#### WORK TO BE COMPLETED
Print all of the data exactly as written.

#### SUPPLIED INFORMATION
** START **

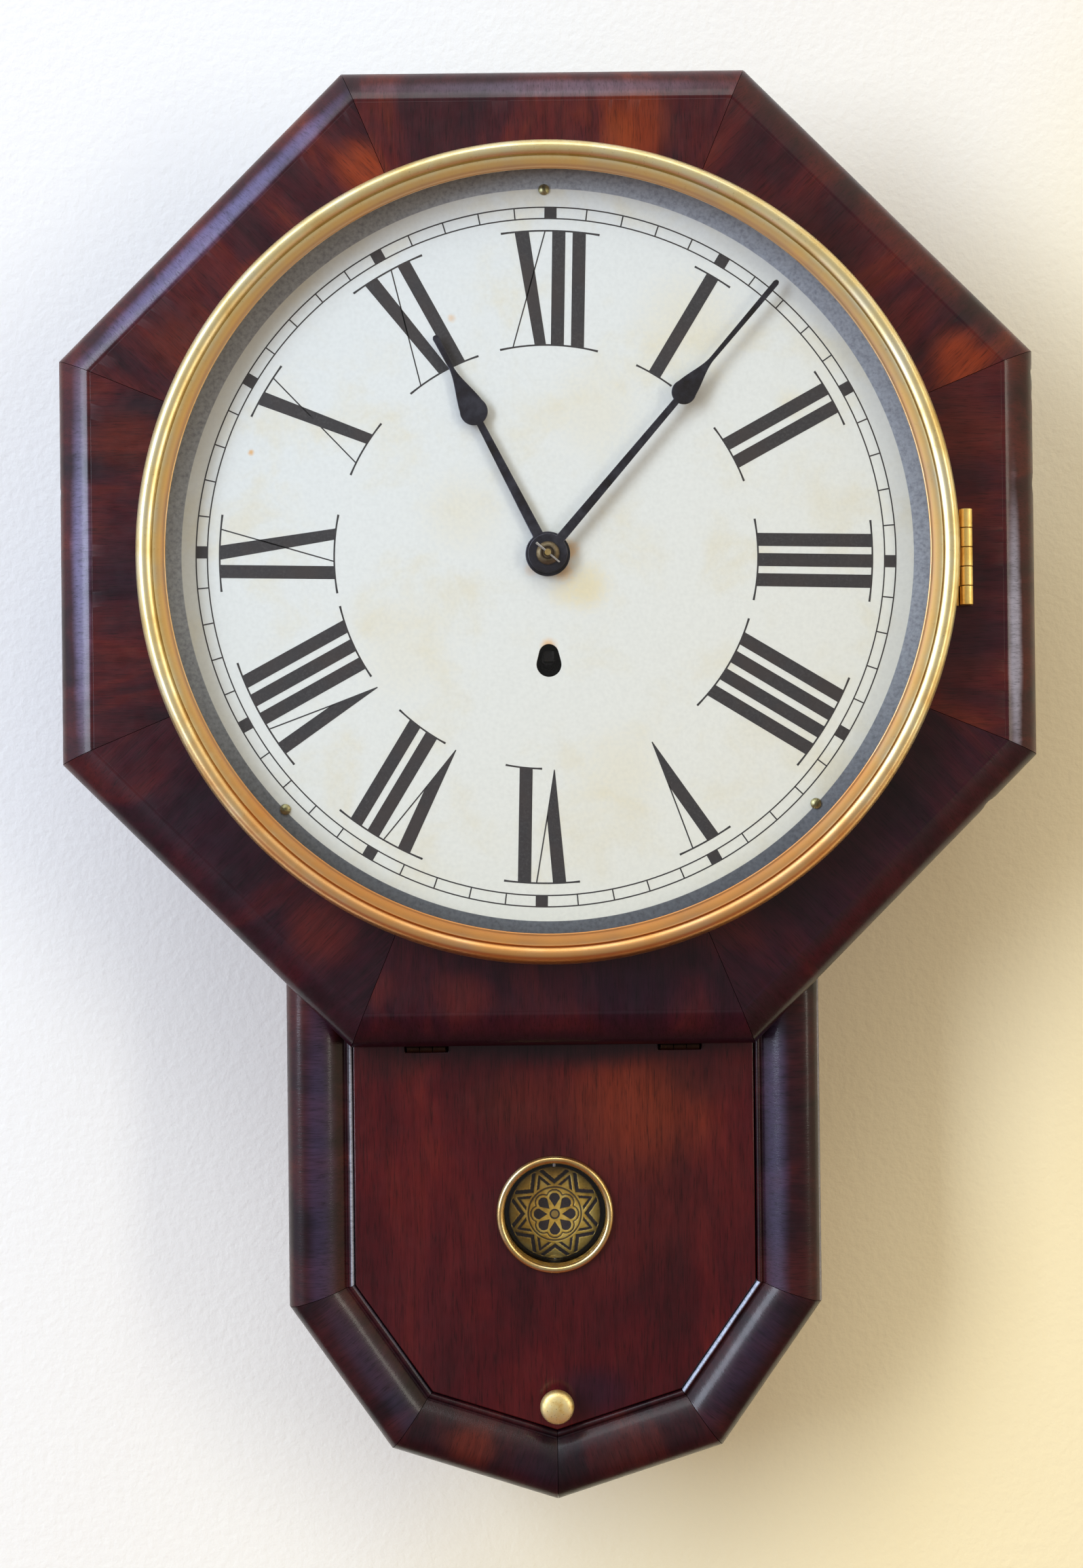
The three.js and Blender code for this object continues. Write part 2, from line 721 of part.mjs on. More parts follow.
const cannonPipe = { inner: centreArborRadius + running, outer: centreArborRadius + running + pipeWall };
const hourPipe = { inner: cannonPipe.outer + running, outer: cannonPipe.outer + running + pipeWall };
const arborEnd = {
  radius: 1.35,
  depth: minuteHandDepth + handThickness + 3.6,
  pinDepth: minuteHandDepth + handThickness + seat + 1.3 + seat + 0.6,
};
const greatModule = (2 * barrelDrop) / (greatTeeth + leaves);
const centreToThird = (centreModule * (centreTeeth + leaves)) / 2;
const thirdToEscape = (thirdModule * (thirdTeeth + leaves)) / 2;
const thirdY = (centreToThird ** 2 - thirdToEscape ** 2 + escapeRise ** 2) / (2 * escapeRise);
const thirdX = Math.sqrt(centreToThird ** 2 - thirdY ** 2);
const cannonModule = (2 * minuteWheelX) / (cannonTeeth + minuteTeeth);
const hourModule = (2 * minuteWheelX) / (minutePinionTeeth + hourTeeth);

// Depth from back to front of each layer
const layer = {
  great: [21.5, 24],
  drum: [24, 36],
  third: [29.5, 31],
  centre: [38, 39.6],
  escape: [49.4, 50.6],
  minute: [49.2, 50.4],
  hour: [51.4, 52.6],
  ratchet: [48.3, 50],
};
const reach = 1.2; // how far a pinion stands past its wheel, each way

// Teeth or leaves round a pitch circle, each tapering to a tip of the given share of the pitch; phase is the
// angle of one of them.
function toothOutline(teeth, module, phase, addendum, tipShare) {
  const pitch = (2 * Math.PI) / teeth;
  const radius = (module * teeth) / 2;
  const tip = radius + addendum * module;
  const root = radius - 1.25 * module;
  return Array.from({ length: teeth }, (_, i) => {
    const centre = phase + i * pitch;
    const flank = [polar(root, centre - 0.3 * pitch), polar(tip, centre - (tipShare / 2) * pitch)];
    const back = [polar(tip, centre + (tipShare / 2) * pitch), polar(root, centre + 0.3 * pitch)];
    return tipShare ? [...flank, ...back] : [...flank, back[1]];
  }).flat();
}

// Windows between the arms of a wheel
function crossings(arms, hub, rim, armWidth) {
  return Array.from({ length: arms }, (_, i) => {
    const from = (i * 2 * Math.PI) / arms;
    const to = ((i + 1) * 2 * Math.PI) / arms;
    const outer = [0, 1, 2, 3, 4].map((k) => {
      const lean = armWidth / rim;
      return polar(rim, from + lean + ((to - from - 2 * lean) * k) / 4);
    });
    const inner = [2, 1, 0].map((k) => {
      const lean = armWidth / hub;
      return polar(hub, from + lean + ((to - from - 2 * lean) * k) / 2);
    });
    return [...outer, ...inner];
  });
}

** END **

#### OUTPUT BELOW
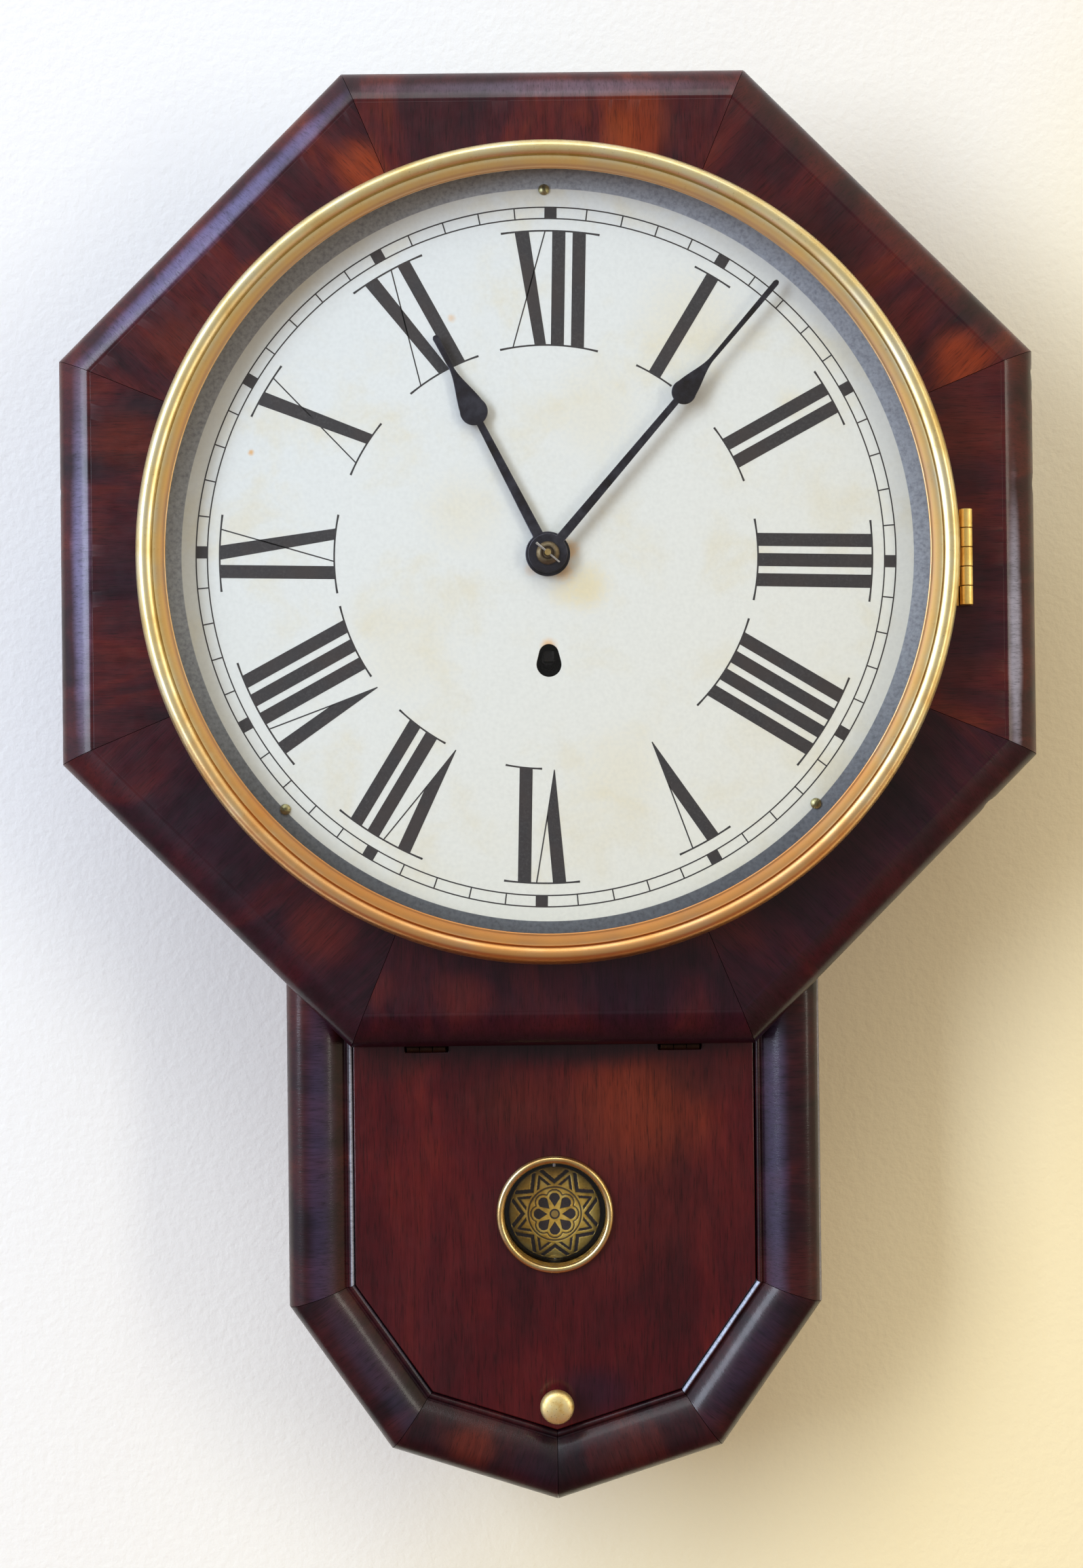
The three.js and Blender code for this object continues. Write part 2, from line 721 of part.mjs on. More parts follow.
const cannonPipe = { inner: centreArborRadius + running, outer: centreArborRadius + running + pipeWall };
const hourPipe = { inner: cannonPipe.outer + running, outer: cannonPipe.outer + running + pipeWall };
const arborEnd = {
  radius: 1.35,
  depth: minuteHandDepth + handThickness + 3.6,
  pinDepth: minuteHandDepth + handThickness + seat + 1.3 + seat + 0.6,
};
const greatModule = (2 * barrelDrop) / (greatTeeth + leaves);
const centreToThird = (centreModule * (centreTeeth + leaves)) / 2;
const thirdToEscape = (thirdModule * (thirdTeeth + leaves)) / 2;
const thirdY = (centreToThird ** 2 - thirdToEscape ** 2 + escapeRise ** 2) / (2 * escapeRise);
const thirdX = Math.sqrt(centreToThird ** 2 - thirdY ** 2);
const cannonModule = (2 * minuteWheelX) / (cannonTeeth + minuteTeeth);
const hourModule = (2 * minuteWheelX) / (minutePinionTeeth + hourTeeth);

// Depth from back to front of each layer
const layer = {
  great: [21.5, 24],
  drum: [24, 36],
  third: [29.5, 31],
  centre: [38, 39.6],
  escape: [49.4, 50.6],
  minute: [49.2, 50.4],
  hour: [51.4, 52.6],
  ratchet: [48.3, 50],
};
const reach = 1.2; // how far a pinion stands past its wheel, each way

// Teeth or leaves round a pitch circle, each tapering to a tip of the given share of the pitch; phase is the
// angle of one of them.
function toothOutline(teeth, module, phase, addendum, tipShare) {
  const pitch = (2 * Math.PI) / teeth;
  const radius = (module * teeth) / 2;
  const tip = radius + addendum * module;
  const root = radius - 1.25 * module;
  return Array.from({ length: teeth }, (_, i) => {
    const centre = phase + i * pitch;
    const flank = [polar(root, centre - 0.3 * pitch), polar(tip, centre - (tipShare / 2) * pitch)];
    const back = [polar(tip, centre + (tipShare / 2) * pitch), polar(root, centre + 0.3 * pitch)];
    return tipShare ? [...flank, ...back] : [...flank, back[1]];
  }).flat();
}

// Windows between the arms of a wheel
function crossings(arms, hub, rim, armWidth) {
  return Array.from({ length: arms }, (_, i) => {
    const from = (i * 2 * Math.PI) / arms;
    const to = ((i + 1) * 2 * Math.PI) / arms;
    const outer = [0, 1, 2, 3, 4].map((k) => {
      const lean = armWidth / rim;
      return polar(rim, from + lean + ((to - from - 2 * lean) * k) / 4);
    });
    const inner = [2, 1, 0].map((k) => {
      const lean = armWidth / hub;
      return polar(hub, from + lean + ((to - from - 2 * lean) * k) / 2);
    });
    return [...outer, ...inner];
  });
}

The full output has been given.